Melih Cevdet Anday Ekim 1976'da günlüğüne şunları yazmıştı: "Raziye'yi baştan yazmak istiyorum. Dayının, yeğenin kişiliklerinde birçok memleket suretini ele alabilirmişim meğer onları karşılaştırarak. Ama bunu yapacağım. İkinci baskı için kafamda birçok sayfalar var. Şimdi onların birçoğunu şu anda kaleme alabilirim. Ama bunu, kitabın ikinci baskısı hazırlanırken yapacağım. (...) Nerden, nasıl bulacak yeni yazılmış sayfalan? Bulsa da gereğini kavramaz belki. Ama bu ikinci baskılar yazarda, bütün yazarlarda değişiklik, ekleme yapmak hevesi uyandırır sanıyorum. Uyandırmak. Yazılarımızı taşların üzerine kazısak, onlara son biçimlerini vermek için belki daha titiz davranırdık."
Raziye'nin bu baskısı "Nerden, nasıl bulacak yeni yazılmış sayfalan?" sorusuna yanıt verecek şekilde hazırlandı.

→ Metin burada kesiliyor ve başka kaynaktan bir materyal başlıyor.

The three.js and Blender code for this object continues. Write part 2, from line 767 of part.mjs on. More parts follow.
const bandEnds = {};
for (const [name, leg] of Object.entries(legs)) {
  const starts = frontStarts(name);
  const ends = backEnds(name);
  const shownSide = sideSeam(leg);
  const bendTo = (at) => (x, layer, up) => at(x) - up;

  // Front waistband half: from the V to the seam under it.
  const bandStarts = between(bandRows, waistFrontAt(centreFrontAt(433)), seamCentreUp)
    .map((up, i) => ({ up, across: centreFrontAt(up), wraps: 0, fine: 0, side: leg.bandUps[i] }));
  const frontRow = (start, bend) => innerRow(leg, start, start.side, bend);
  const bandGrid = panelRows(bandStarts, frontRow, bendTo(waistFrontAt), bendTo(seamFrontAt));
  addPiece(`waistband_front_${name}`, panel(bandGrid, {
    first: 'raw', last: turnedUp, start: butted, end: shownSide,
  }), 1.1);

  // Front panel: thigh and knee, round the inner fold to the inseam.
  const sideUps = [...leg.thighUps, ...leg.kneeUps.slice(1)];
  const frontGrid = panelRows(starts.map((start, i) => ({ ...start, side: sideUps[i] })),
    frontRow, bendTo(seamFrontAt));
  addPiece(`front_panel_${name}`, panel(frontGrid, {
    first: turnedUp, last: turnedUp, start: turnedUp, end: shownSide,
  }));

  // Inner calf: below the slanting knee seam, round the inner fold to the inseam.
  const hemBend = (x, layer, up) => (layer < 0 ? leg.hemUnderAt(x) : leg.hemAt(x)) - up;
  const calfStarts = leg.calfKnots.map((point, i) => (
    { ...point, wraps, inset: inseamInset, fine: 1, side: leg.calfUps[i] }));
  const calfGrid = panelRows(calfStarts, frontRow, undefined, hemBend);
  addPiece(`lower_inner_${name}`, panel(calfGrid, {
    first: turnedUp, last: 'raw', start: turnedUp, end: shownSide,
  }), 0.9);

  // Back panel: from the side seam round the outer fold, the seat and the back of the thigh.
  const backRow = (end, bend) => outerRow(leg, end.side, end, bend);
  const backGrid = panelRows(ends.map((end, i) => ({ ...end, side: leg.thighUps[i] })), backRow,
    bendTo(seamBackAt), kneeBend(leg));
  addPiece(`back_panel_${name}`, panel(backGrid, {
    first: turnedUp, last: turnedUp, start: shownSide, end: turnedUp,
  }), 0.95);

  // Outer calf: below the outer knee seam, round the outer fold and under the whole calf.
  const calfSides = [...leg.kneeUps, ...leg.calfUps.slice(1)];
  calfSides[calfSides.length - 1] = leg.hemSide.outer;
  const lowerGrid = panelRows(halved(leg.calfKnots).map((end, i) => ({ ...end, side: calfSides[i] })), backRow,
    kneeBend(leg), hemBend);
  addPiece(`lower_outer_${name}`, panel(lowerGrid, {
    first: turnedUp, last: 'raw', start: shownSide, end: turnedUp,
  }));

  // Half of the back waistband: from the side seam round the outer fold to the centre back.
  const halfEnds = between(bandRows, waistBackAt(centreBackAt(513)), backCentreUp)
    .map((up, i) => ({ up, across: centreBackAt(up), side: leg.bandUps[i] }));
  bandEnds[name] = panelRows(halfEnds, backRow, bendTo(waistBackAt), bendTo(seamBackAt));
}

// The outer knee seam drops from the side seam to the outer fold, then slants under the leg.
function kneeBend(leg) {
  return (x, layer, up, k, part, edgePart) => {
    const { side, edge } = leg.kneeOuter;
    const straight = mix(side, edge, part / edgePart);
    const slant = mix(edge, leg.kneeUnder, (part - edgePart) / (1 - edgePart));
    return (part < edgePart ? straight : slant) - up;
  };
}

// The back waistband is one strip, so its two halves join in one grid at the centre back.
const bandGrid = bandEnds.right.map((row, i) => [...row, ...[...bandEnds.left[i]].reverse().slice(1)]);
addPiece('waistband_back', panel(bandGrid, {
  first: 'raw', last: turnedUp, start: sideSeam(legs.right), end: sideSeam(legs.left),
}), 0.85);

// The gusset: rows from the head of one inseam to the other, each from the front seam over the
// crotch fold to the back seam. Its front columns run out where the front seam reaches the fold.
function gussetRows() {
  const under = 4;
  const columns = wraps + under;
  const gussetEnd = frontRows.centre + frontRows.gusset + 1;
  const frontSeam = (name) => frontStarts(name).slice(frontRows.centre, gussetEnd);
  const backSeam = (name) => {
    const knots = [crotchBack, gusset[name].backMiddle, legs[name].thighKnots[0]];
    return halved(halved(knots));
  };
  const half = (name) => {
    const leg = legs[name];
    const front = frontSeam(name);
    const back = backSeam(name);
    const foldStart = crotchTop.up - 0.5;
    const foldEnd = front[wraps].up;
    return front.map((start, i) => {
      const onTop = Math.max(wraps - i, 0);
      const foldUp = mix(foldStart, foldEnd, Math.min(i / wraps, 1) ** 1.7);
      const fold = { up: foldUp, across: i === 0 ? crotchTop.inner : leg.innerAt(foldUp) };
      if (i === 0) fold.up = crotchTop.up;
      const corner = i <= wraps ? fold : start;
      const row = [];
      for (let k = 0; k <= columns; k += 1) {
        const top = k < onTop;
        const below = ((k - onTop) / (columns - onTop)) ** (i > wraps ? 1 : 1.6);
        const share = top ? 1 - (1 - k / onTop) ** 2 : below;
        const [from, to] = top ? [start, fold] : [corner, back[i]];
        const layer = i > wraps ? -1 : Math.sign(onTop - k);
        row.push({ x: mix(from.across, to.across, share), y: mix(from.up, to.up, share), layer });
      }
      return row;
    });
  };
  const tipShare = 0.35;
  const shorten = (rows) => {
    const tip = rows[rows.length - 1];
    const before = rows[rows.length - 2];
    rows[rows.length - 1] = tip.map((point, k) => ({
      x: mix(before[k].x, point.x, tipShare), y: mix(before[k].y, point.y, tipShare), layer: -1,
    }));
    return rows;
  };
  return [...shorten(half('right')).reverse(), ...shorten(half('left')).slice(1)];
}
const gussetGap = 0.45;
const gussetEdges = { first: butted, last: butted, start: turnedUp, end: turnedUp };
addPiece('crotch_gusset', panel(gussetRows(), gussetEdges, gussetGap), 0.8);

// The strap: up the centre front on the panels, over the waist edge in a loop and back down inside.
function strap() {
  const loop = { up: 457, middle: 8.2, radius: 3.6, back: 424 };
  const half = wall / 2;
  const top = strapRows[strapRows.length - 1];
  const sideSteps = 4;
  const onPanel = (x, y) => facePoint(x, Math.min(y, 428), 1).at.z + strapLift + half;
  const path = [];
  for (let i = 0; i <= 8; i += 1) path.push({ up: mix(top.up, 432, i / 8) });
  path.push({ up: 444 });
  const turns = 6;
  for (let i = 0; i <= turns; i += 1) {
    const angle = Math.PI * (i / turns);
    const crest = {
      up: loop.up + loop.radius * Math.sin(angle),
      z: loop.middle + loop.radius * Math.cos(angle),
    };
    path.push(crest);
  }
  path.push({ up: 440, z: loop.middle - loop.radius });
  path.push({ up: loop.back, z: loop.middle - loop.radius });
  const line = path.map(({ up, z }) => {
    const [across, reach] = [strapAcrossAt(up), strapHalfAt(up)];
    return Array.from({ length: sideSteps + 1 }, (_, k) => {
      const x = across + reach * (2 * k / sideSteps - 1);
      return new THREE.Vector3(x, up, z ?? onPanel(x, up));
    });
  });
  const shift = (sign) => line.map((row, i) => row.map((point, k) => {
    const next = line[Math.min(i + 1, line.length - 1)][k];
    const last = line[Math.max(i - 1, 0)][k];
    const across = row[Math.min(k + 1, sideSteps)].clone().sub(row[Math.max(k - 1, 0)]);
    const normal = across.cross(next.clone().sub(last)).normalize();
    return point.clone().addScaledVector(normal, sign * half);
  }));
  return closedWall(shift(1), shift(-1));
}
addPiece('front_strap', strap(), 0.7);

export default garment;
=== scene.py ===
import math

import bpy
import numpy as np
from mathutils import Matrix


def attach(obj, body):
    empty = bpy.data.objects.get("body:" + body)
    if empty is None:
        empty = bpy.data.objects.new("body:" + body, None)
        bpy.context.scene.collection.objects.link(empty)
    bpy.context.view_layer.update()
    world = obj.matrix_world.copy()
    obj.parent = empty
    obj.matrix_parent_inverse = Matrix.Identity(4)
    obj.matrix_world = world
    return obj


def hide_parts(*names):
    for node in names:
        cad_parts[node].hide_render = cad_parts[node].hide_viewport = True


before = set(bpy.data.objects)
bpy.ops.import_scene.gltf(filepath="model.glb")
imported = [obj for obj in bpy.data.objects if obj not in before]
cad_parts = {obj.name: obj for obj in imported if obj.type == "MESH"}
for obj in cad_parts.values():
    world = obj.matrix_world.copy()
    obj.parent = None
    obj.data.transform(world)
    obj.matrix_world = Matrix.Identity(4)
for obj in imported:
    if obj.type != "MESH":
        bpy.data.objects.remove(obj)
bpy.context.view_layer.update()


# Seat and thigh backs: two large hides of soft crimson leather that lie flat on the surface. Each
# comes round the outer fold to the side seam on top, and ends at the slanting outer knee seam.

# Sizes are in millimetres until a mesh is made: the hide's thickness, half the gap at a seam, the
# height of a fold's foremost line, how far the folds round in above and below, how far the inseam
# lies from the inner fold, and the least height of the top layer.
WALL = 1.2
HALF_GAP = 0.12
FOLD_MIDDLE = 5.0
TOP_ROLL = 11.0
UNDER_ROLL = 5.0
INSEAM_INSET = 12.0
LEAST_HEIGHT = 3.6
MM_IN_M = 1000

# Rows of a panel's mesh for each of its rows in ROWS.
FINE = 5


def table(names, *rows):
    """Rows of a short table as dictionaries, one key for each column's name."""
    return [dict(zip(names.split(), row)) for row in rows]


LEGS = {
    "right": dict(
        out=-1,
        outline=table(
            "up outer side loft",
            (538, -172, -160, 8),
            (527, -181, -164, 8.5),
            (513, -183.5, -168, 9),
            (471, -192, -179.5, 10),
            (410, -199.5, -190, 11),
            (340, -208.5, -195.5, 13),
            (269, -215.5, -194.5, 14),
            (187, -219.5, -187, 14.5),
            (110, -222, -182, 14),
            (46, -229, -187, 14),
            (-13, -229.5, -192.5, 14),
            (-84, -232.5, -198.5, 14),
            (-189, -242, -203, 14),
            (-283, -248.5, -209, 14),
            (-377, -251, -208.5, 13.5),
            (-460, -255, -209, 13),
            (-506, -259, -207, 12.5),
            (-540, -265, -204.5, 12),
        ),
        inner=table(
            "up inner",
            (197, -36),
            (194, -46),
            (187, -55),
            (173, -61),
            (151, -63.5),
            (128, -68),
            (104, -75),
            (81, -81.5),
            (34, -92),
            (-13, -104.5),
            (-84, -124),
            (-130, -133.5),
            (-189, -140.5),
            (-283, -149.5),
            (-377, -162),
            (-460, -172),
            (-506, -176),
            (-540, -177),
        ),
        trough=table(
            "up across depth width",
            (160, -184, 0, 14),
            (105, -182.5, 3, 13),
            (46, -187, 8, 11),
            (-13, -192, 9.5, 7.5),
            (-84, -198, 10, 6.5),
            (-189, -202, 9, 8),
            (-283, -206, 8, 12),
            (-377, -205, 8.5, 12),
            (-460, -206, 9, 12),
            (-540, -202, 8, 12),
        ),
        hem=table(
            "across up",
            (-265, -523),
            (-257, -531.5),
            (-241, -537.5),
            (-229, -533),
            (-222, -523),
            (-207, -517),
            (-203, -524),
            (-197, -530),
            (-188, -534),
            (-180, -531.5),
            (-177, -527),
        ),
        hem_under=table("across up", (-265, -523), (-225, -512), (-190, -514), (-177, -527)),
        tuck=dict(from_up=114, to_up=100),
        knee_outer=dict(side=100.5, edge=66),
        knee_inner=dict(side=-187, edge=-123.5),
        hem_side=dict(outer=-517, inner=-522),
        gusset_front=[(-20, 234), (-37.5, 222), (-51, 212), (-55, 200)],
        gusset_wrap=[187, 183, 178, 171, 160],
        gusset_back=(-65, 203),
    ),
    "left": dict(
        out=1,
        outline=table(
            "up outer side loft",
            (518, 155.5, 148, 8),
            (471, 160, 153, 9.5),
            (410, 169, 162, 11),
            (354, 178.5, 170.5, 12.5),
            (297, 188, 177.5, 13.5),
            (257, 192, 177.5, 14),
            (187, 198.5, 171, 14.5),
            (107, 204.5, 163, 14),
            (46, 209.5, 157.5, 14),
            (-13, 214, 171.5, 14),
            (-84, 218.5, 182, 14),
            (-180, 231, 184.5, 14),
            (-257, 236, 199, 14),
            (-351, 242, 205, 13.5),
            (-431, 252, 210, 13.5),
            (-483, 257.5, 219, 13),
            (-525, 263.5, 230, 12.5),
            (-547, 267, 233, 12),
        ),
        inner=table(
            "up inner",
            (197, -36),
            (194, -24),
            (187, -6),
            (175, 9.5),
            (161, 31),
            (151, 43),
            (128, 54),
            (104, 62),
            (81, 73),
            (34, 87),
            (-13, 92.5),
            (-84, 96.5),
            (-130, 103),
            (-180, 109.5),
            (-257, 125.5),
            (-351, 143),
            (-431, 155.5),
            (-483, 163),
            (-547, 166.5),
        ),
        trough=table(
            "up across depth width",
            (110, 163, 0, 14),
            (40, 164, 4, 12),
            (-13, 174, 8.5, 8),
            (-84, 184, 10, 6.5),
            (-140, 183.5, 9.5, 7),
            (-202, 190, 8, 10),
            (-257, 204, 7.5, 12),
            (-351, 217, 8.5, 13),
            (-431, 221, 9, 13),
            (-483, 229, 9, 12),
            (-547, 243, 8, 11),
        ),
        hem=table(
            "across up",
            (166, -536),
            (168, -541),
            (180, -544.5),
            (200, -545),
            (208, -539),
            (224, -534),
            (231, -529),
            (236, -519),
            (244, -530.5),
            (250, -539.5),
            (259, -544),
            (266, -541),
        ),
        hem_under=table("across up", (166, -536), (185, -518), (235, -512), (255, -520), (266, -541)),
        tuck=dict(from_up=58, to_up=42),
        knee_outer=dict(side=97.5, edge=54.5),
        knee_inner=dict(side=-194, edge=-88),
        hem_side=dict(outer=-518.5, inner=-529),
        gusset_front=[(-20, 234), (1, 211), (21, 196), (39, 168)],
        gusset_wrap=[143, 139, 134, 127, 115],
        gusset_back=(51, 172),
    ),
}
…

“Melih Cevdet Anday, Raziye ’yle, yani çağdaş bir aşk öyküsüyle mitolojiye katkıda bulunmayı düşünmüştür ve uzun yıllar yaşayacağını düşlediği bir -sevişme- söylencesinin adını Raziye koymuştur. Bu dediklerimin gerçekle, Melih Cevdet Anday’ın yapıtına karıştırdığı mayayla ilgisi olmasa bile istek, duygu, ses, resim, düş, müzik, devinim, görünüm ve doğa betimlemeleriyle yüklü Raziye her sözcüğünde, her imgesinde nabız atışları işitilen coşkulu bir sevişmenin romanıdır.”
Muzaffer Buyrukçu
Edebiyatımızın en kuvvetli kalemlerinden biri olan Melih Cevdet Anday’ın, Cumhuriyet gazetesinde tefrika edildikten sonra 1975’te yayımlanan “son romanı” Raziye’nin Sevengül Sönmez tarafından hazırlanan eleştirel basımını okura sunuyoruz. Tekrar tekrar okunması gereken romanlardan biri olan Raziye’nin tefrika sonrası Anday tarafından eklenen kısımları, okurun muhtemel sorularına yanıt verecek şekilde yayına hazırlandı.

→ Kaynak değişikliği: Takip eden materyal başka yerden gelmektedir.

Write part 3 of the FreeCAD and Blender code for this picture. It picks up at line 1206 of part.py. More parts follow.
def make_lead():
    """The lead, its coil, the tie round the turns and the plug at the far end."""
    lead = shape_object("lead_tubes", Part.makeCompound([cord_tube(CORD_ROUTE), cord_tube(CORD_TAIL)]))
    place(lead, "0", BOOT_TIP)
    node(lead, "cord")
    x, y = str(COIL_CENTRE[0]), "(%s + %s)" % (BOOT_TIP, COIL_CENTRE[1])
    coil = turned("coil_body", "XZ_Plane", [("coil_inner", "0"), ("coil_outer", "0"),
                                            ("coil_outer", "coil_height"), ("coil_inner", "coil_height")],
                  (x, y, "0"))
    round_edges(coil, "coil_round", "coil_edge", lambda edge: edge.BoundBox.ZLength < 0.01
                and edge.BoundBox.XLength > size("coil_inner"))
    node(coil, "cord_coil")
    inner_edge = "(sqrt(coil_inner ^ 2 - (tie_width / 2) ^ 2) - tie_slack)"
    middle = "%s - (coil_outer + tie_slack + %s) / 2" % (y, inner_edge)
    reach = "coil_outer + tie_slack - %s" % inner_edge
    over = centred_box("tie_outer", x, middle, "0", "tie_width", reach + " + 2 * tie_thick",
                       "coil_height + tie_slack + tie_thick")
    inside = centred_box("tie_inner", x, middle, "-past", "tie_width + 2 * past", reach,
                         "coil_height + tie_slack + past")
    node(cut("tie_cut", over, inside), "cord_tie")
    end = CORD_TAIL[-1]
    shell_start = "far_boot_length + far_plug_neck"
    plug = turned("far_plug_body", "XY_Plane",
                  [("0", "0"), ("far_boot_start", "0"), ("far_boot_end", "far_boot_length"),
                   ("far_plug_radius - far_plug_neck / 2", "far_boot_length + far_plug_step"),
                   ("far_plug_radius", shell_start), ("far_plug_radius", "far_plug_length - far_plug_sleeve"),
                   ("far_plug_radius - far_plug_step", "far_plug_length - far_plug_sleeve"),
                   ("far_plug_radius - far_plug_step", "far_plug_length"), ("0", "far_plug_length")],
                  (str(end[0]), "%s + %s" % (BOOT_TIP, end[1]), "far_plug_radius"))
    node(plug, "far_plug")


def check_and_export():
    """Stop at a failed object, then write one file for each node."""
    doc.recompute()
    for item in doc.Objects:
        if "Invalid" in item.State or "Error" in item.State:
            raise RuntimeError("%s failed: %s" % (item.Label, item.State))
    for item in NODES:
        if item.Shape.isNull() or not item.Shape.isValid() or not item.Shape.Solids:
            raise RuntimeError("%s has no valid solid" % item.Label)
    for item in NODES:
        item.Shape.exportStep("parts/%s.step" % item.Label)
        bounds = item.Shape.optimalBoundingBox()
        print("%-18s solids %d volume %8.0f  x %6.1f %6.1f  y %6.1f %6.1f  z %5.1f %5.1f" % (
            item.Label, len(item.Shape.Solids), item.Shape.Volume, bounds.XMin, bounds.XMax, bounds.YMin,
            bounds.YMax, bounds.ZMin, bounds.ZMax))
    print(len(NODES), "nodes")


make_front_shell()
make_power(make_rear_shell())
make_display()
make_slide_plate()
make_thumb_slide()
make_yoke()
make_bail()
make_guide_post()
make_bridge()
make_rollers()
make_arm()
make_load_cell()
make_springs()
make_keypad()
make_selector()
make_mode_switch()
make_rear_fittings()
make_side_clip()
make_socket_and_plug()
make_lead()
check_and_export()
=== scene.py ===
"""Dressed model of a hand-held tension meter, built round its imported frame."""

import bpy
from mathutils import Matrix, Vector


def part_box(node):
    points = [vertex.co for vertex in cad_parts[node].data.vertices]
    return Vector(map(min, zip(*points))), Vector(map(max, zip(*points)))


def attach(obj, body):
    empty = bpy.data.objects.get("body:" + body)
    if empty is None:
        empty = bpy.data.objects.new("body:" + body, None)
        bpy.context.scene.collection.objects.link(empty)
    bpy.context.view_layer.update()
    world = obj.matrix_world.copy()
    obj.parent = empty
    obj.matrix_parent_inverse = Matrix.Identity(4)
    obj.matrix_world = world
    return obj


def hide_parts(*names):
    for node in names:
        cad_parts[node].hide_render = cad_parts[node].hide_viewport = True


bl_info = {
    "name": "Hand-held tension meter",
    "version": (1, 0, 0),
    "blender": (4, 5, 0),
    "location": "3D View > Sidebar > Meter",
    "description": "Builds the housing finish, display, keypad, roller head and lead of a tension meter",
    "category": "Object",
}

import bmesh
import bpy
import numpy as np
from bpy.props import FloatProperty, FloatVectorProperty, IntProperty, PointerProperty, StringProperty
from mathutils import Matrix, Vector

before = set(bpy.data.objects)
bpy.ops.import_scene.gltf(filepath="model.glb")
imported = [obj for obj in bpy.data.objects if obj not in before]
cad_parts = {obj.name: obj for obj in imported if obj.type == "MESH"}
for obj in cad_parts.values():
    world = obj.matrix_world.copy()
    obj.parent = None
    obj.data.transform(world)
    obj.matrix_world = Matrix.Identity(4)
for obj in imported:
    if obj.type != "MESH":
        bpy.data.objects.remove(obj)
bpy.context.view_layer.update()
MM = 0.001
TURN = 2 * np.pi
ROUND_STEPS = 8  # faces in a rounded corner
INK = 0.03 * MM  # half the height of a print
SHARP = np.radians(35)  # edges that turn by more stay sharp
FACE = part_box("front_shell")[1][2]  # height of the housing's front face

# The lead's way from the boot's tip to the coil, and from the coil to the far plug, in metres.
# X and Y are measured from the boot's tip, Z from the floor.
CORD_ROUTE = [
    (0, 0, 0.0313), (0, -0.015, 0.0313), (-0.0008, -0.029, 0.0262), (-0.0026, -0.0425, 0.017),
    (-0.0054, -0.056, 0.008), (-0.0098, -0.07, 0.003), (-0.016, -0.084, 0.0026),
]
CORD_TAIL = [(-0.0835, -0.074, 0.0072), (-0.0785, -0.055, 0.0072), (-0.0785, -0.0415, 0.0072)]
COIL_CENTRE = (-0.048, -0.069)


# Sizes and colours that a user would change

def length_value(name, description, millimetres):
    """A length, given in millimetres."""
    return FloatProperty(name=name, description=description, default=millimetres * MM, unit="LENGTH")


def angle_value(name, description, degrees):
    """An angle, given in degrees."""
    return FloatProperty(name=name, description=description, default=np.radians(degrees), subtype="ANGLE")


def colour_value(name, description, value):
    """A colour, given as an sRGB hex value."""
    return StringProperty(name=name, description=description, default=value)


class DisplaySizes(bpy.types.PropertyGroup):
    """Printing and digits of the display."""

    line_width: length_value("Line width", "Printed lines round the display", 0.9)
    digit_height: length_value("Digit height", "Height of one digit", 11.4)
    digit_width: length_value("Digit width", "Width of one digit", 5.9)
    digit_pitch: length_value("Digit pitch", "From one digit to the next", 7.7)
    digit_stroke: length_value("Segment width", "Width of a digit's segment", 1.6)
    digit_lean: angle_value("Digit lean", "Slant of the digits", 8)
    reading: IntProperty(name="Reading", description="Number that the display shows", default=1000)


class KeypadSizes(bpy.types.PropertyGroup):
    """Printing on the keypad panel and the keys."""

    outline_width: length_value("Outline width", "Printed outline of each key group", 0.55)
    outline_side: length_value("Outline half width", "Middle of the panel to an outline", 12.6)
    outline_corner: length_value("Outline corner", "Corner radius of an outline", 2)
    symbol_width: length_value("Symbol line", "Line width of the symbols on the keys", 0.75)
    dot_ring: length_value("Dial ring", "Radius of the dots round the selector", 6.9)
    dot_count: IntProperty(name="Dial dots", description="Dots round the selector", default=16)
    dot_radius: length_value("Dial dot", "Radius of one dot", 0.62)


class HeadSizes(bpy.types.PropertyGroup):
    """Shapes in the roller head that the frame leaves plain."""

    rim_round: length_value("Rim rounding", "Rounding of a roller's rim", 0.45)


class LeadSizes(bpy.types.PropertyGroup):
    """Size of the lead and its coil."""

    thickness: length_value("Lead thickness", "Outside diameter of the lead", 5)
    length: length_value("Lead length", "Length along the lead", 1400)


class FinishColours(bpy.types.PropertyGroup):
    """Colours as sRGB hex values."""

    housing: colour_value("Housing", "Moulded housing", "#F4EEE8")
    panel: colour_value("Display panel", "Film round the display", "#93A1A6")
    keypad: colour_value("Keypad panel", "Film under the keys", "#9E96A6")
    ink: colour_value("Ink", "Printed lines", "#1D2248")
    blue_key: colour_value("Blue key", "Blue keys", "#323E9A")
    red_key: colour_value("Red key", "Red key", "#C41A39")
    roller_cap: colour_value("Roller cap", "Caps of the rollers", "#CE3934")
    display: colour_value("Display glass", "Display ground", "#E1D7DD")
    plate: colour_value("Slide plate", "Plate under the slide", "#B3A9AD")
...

Sevdalanmaya gidiyormuşum meğer…
Bunu daha önce bir kâhin bana söyleseydi, kuşkusuz geri dönmeye kalkmazdım, ama bu sevdanın nerede, nasıl karşıma çıkacağını düşünmekten belki de olayların sırasını bozardım, zamanı altüst ederdim. Geleceğimizi bilmemektir bizi zamanın içine sokan. Yoksa bir gün dizlerine dokunur dokunmaz onun soyunuvereceğini bilip de beklemek, bir ölümlünün sabrını aşar.